Work instructions ▸ Every line of the material is to be repeated exactly as it stands.

Provided material ▸

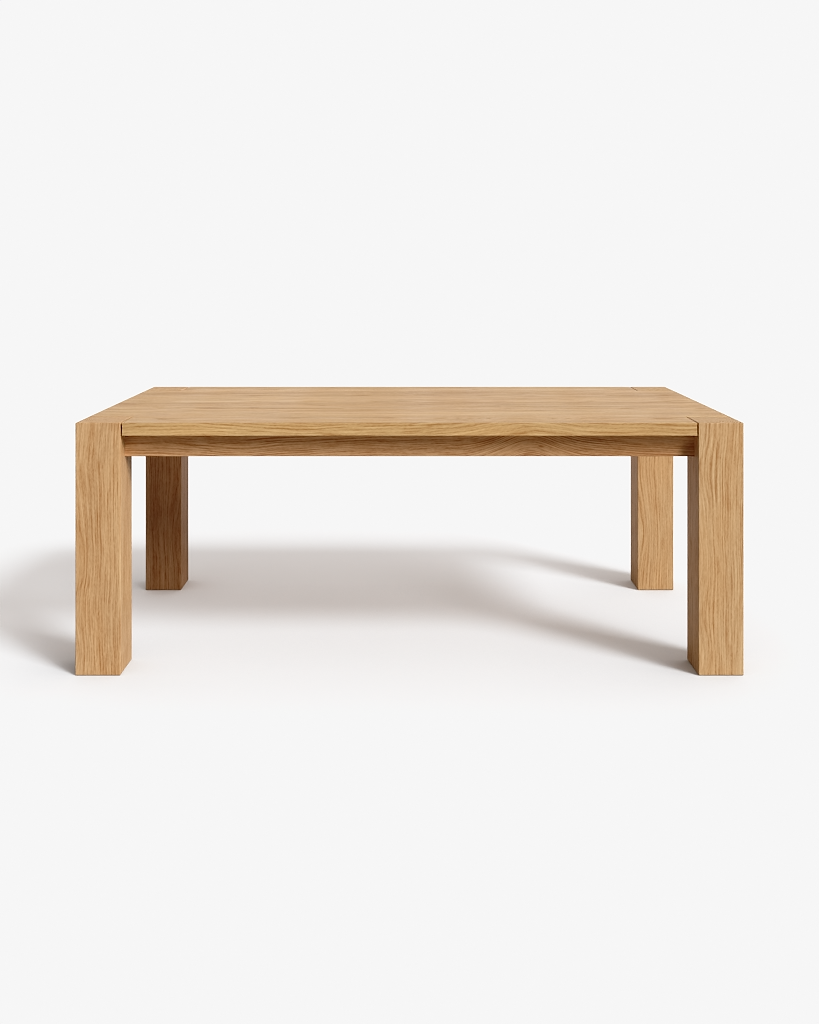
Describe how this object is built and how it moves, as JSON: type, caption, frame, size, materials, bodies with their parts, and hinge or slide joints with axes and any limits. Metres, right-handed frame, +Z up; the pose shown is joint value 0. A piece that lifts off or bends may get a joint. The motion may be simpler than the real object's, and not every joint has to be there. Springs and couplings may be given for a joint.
{
  "type": "parsons dining table",
  "caption": "Rectangular dining table: square corner legs flush with a solid oak boarded top, recessed aprons and bolted corner brackets underneath.",
  "frame": {"origin": "on the floor, under the middle of the table", "axes": "+X along the table, +Y across it from front to rear, +Z up"},
  "size_m": [2, 1, 0.757],
  "materials": {
    "oak_top": "satin oiled oak boards, grain along the table",
    "oak_legs": "satin oiled oak, grain upright, glued lamellas",
    "oak_aprons": "satin oiled oak, grain along each apron",
    "oak_inside": "sanded oak, thin oil",
    "beech_dowel": "raw beech",
    "zinc_steel": "zinc plated, dull",
    "glide_nylon": "fine matt moulding"
  },
  "bodies": {
    "root": {"apron_dowels": "beech_dowel", "bolt_nuts": "zinc_steel", "bolt_washers": "zinc_steel", "bracket_screws": "zinc_steel", "button_screws": "zinc_steel", "corner_bracket_front_left": "zinc_steel", "corner_bracket_front_right": "zinc_steel", "corner_bracket_rear_left": "zinc_steel", "corner_bracket_rear_right": "zinc_steel", "cross_rail_left": "oak_inside", "cross_rail_right": "oak_inside", "front_apron": "oak_aprons", "glide_front_left": "glide_nylon", "glide_front_right": "glide_nylon", "glide_rear_left": "glide_nylon", "glide_rear_right": "glide_nylon", "glide_screws": "zinc_steel", "hanger_bolts": "zinc_steel", "left_apron": "oak_aprons", "leg_front_left_inner": "oak_legs", "leg_front_left_middle": "oak_legs", "leg_front_left_outer": "oak_legs", "leg_front_right_inner": "oak_legs", "leg_front_right_middle": "oak_legs", "leg_front_right_outer": "oak_legs", "leg_rear_left_inner": "oak_legs", "leg_rear_left_middle": "oak_legs", "leg_rear_left_outer": "oak_legs", "leg_rear_right_inner": "oak_legs", "leg_rear_right_middle": "oak_legs", "leg_rear_right_outer": "oak_legs", "rail_screws": "zinc_steel", "rail_washers": "zinc_steel", "rear_apron": "oak_aprons", "right_apron": "oak_aprons", "top_board_1_front": "oak_top", "top_board_2": "oak_top", "top_board_3": "oak_top", "top_board_4": "oak_top", "top_board_5": "oak_top", "top_board_6": "oak_top", "top_board_7": "oak_top", "top_board_8": "oak_top", "top_board_9_rear": "oak_top", "top_buttons": "oak_inside"}
  },
  "joints": []
}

Result ▸
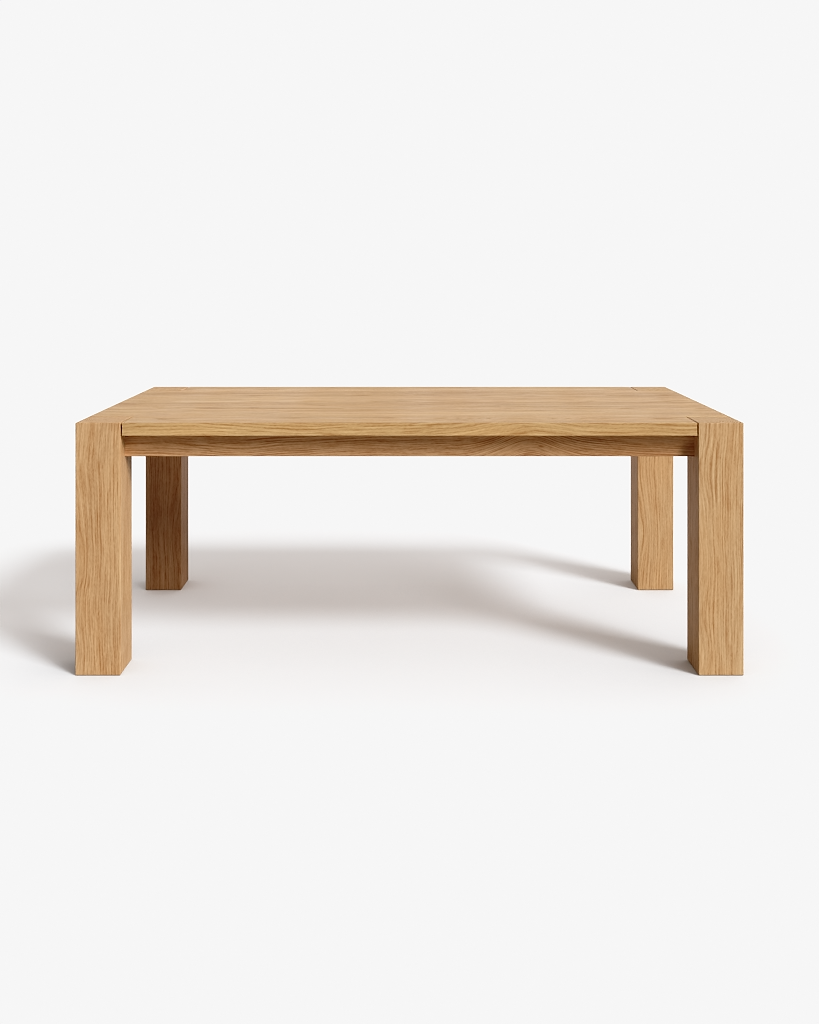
Describe how this object is built and how it moves, as JSON: type, caption, frame, size, materials, bodies with their parts, and hinge or slide joints with axes and any limits. Metres, right-handed frame, +Z up; the pose shown is joint value 0. A piece that lifts off or bends may get a joint. The motion may be simpler than the real object's, and not every joint has to be there. Springs and couplings may be given for a joint.
{
  "type": "parsons dining table",
  "caption": "Rectangular dining table: square corner legs flush with a solid oak boarded top, recessed aprons and bolted corner brackets underneath.",
  "frame": {"origin": "on the floor, under the middle of the table", "axes": "+X along the table, +Y across it from front to rear, +Z up"},
  "size_m": [2, 1, 0.757],
  "materials": {
    "oak_top": "satin oiled oak boards, grain along the table",
    "oak_legs": "satin oiled oak, grain upright, glued lamellas",
    "oak_aprons": "satin oiled oak, grain along each apron",
    "oak_inside": "sanded oak, thin oil",
    "beech_dowel": "raw beech",
    "zinc_steel": "zinc plated, dull",
    "glide_nylon": "fine matt moulding"
  },
  "bodies": {
    "root": {"apron_dowels": "beech_dowel", "bolt_nuts": "zinc_steel", "bolt_washers": "zinc_steel", "bracket_screws": "zinc_steel", "button_screws": "zinc_steel", "corner_bracket_front_left": "zinc_steel", "corner_bracket_front_right": "zinc_steel", "corner_bracket_rear_left": "zinc_steel", "corner_bracket_rear_right": "zinc_steel", "cross_rail_left": "oak_inside", "cross_rail_right": "oak_inside", "front_apron": "oak_aprons", "glide_front_left": "glide_nylon", "glide_front_right": "glide_nylon", "glide_rear_left": "glide_nylon", "glide_rear_right": "glide_nylon", "glide_screws": "zinc_steel", "hanger_bolts": "zinc_steel", "left_apron": "oak_aprons", "leg_front_left_inner": "oak_legs", "leg_front_left_middle": "oak_legs", "leg_front_left_outer": "oak_legs", "leg_front_right_inner": "oak_legs", "leg_front_right_middle": "oak_legs", "leg_front_right_outer": "oak_legs", "leg_rear_left_inner": "oak_legs", "leg_rear_left_middle": "oak_legs", "leg_rear_left_outer": "oak_legs", "leg_rear_right_inner": "oak_legs", "leg_rear_right_middle": "oak_legs", "leg_rear_right_outer": "oak_legs", "rail_screws": "zinc_steel", "rail_washers": "zinc_steel", "rear_apron": "oak_aprons", "right_apron": "oak_aprons", "top_board_1_front": "oak_top", "top_board_2": "oak_top", "top_board_3": "oak_top", "top_board_4": "oak_top", "top_board_5": "oak_top", "top_board_6": "oak_top", "top_board_7": "oak_top", "top_board_8": "oak_top", "top_board_9_rear": "oak_top", "top_buttons": "oak_inside"}
  },
  "joints": []
}